> _Dataset excerpt_
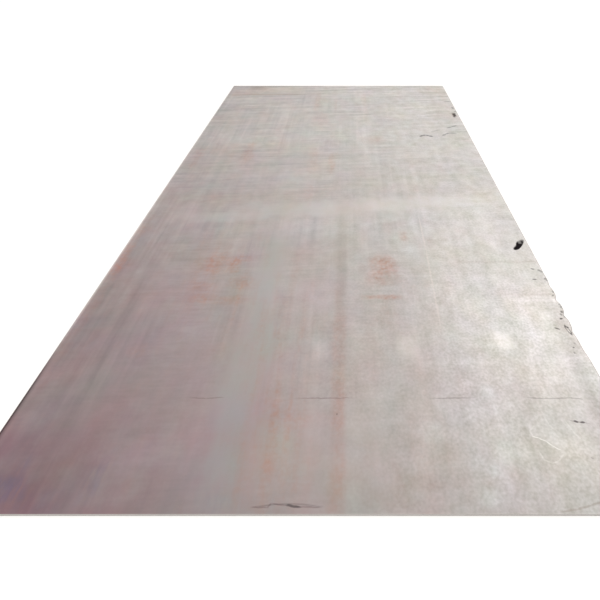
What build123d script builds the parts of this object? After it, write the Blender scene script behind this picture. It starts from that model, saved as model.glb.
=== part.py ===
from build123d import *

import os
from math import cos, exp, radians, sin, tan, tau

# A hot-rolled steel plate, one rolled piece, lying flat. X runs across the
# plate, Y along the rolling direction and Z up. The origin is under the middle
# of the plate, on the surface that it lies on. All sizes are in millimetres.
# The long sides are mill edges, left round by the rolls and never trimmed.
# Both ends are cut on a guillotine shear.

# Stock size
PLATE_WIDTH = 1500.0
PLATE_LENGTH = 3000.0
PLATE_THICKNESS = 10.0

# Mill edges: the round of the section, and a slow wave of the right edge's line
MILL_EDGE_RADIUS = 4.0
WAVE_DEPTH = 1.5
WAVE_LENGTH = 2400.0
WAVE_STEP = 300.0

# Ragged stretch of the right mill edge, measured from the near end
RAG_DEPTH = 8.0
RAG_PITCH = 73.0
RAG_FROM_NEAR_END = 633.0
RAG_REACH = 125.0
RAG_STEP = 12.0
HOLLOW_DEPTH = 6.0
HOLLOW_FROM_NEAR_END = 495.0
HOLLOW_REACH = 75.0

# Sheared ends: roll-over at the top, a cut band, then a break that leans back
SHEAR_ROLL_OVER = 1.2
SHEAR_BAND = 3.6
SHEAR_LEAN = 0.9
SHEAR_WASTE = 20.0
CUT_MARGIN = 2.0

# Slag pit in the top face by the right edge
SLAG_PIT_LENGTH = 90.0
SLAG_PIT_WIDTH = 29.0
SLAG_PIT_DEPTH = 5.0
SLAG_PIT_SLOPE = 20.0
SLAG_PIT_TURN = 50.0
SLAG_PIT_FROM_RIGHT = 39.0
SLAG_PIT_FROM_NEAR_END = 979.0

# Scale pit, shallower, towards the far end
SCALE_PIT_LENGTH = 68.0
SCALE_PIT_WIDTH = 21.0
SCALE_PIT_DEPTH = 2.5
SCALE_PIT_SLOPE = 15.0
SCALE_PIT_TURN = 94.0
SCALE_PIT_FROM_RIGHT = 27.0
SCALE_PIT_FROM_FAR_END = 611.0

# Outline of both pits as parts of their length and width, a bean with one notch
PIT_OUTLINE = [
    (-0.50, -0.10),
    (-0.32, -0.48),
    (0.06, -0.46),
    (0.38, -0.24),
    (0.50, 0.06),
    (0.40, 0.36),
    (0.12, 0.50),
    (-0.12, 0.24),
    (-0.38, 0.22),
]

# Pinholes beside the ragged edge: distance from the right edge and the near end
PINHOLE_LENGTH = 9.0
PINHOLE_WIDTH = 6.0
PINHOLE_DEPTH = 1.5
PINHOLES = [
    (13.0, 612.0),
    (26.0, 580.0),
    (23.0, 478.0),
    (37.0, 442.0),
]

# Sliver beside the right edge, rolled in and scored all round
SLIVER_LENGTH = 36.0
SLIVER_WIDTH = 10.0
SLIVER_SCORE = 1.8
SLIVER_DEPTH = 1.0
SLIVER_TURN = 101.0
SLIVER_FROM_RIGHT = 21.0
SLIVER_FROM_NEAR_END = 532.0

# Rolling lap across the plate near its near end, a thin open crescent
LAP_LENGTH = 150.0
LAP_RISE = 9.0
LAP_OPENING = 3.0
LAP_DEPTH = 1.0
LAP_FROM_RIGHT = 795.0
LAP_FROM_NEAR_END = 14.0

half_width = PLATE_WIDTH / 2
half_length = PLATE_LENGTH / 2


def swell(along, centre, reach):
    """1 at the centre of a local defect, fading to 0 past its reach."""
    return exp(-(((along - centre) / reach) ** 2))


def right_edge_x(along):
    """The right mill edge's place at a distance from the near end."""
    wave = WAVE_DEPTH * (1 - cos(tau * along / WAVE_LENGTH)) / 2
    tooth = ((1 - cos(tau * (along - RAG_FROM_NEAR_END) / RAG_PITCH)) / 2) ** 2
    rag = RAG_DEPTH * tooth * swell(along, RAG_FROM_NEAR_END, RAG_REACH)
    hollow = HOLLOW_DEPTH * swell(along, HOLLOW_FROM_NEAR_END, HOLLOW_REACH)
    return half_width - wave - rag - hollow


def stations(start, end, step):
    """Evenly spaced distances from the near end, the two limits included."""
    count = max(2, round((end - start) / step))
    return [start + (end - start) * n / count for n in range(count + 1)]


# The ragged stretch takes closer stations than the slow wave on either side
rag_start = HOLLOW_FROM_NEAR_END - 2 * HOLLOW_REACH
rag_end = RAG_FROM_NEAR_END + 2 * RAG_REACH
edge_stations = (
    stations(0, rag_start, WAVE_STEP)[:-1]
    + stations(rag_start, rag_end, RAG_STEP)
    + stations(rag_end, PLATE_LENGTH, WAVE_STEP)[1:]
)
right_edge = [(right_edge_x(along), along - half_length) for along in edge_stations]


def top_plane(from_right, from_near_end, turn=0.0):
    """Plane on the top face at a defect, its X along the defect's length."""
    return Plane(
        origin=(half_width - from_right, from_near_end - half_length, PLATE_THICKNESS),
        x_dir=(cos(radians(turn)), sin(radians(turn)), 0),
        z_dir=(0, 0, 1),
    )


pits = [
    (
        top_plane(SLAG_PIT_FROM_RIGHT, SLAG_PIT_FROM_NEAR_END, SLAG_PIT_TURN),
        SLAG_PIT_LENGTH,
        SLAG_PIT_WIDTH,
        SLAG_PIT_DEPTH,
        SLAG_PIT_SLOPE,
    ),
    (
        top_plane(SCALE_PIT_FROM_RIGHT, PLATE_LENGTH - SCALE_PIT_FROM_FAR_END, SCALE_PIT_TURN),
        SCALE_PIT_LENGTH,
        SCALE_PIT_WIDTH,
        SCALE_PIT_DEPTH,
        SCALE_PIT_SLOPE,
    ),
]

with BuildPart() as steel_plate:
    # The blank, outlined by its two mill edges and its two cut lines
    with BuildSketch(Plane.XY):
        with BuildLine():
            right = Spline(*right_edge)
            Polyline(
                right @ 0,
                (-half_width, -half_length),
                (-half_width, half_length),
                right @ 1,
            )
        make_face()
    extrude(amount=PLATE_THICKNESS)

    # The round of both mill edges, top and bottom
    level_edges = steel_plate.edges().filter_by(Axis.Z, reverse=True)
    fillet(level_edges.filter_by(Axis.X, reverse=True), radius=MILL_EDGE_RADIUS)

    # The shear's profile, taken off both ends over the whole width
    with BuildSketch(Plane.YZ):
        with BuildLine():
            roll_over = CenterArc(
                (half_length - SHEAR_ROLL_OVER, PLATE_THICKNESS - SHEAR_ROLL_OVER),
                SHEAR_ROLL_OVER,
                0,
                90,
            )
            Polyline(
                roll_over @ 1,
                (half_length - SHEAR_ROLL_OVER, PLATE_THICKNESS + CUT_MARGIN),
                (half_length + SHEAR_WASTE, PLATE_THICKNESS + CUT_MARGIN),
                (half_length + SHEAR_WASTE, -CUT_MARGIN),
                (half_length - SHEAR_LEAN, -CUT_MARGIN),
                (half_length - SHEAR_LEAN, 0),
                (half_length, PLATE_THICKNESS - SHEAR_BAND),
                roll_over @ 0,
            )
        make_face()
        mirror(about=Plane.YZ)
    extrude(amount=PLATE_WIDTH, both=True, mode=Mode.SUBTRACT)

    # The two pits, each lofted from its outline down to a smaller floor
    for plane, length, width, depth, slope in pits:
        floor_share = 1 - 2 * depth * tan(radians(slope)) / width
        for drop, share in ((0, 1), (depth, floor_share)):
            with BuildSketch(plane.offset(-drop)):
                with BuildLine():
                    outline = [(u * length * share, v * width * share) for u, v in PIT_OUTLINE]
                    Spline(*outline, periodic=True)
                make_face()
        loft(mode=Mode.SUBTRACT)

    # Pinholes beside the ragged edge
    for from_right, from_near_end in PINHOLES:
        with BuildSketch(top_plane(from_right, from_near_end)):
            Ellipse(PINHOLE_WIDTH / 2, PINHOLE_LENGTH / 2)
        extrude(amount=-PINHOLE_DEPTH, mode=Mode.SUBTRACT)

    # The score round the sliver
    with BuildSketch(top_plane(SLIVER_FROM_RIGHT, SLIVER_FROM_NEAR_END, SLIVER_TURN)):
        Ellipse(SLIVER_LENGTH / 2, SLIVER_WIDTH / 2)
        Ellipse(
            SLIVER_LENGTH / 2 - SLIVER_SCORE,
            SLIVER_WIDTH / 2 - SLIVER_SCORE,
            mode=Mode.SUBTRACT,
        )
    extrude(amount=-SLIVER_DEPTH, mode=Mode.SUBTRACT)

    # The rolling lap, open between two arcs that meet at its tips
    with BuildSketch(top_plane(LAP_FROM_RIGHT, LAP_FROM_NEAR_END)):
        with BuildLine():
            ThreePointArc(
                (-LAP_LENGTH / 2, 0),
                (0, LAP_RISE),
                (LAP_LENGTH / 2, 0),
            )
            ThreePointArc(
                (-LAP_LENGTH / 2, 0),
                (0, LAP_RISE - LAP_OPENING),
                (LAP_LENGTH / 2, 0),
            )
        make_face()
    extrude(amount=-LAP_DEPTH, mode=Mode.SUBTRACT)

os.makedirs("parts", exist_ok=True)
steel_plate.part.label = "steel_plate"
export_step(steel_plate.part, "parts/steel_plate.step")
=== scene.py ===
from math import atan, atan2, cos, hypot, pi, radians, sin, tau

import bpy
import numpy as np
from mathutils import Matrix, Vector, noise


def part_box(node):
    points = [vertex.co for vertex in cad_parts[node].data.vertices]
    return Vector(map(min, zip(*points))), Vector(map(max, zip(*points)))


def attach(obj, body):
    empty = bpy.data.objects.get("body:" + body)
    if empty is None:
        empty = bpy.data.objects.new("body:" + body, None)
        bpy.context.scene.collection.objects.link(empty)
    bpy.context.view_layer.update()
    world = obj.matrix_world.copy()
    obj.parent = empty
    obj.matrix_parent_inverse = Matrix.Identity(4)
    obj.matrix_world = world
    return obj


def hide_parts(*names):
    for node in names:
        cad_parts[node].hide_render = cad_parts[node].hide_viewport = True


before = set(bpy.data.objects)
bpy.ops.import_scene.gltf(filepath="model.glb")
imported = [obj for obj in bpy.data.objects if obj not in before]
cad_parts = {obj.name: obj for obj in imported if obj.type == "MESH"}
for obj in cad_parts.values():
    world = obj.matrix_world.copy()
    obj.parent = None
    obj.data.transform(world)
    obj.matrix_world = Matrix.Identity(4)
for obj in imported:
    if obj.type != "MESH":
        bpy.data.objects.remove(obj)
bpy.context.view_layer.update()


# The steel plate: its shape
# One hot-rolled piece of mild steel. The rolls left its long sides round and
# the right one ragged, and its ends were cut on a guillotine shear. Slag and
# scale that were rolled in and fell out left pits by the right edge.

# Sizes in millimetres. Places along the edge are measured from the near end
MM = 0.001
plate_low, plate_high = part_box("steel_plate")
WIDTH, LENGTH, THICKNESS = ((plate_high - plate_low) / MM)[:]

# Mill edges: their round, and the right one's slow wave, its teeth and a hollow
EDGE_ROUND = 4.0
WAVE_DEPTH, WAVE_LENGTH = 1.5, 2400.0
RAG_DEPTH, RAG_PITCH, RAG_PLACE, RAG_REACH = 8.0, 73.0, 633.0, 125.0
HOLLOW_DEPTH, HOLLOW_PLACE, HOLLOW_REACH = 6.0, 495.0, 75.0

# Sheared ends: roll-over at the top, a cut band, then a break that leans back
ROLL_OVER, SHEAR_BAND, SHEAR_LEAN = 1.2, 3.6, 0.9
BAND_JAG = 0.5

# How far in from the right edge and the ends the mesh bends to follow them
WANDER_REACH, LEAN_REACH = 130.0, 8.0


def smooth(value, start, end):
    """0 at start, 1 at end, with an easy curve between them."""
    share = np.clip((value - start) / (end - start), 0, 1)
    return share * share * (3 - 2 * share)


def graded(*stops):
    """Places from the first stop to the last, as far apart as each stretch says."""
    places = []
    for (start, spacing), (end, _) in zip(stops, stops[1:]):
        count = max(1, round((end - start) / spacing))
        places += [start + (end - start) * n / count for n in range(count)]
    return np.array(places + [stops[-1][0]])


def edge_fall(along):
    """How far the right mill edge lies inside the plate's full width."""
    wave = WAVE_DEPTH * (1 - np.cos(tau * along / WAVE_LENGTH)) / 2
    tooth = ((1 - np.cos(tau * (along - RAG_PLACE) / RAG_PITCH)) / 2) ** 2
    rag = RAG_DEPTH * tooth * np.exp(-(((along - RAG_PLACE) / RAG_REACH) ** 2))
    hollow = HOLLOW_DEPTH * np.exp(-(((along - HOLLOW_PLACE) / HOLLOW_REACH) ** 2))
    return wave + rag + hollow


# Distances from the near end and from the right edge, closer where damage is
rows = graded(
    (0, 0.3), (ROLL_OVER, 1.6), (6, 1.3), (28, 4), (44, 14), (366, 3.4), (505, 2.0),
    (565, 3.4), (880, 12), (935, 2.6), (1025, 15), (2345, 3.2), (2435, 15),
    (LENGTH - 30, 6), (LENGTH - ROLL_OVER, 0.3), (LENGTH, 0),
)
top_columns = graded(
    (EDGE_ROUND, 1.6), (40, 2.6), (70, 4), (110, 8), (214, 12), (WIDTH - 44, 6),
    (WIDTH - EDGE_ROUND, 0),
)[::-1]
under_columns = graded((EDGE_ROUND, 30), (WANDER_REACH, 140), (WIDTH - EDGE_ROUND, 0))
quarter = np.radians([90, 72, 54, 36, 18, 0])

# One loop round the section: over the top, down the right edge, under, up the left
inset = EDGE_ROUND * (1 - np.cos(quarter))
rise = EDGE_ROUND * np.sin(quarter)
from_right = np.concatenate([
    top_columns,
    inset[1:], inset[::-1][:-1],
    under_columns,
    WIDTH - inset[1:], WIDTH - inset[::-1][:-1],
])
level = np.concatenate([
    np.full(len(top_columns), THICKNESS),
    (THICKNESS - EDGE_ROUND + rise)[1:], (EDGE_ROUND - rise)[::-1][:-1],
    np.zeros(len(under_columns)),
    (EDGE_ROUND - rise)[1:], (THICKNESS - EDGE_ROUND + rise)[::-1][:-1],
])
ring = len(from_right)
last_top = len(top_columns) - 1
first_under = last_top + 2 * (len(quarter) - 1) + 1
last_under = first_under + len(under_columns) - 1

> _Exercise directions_
Repeat exactly the lines from the one that contains "zip(*points))), Vector(map(max, zip(*points)))" through the one that contains "WIDTH, LENGTH, THICKNESS", and only those.

> _Result of this exercise_
    return Vector(map(min, zip(*points))), Vector(map(max, zip(*points)))


def attach(obj, body):
    empty = bpy.data.objects.get("body:" + body)
    if empty is None:
        empty = bpy.data.objects.new("body:" + body, None)
        bpy.context.scene.collection.objects.link(empty)
    bpy.context.view_layer.update()
    world = obj.matrix_world.copy()
    obj.parent = empty
    obj.matrix_parent_inverse = Matrix.Identity(4)
    obj.matrix_world = world
    return obj


def hide_parts(*names):
    for node in names:
        cad_parts[node].hide_render = cad_parts[node].hide_viewport = True


before = set(bpy.data.objects)
bpy.ops.import_scene.gltf(filepath="model.glb")
imported = [obj for obj in bpy.data.objects if obj not in before]
cad_parts = {obj.name: obj for obj in imported if obj.type == "MESH"}
for obj in cad_parts.values():
    world = obj.matrix_world.copy()
    obj.parent = None
    obj.data.transform(world)
    obj.matrix_world = Matrix.Identity(4)
for obj in imported:
    if obj.type != "MESH":
        bpy.data.objects.remove(obj)
bpy.context.view_layer.update()


# The steel plate: its shape
# One hot-rolled piece of mild steel. The rolls left its long sides round and
# the right one ragged, and its ends were cut on a guillotine shear. Slag and
# scale that were rolled in and fell out left pits by the right edge.

# Sizes in millimetres. Places along the edge are measured from the near end
MM = 0.001
plate_low, plate_high = part_box("steel_plate")
WIDTH, LENGTH, THICKNESS = ((plate_high - plate_low) / MM)[:]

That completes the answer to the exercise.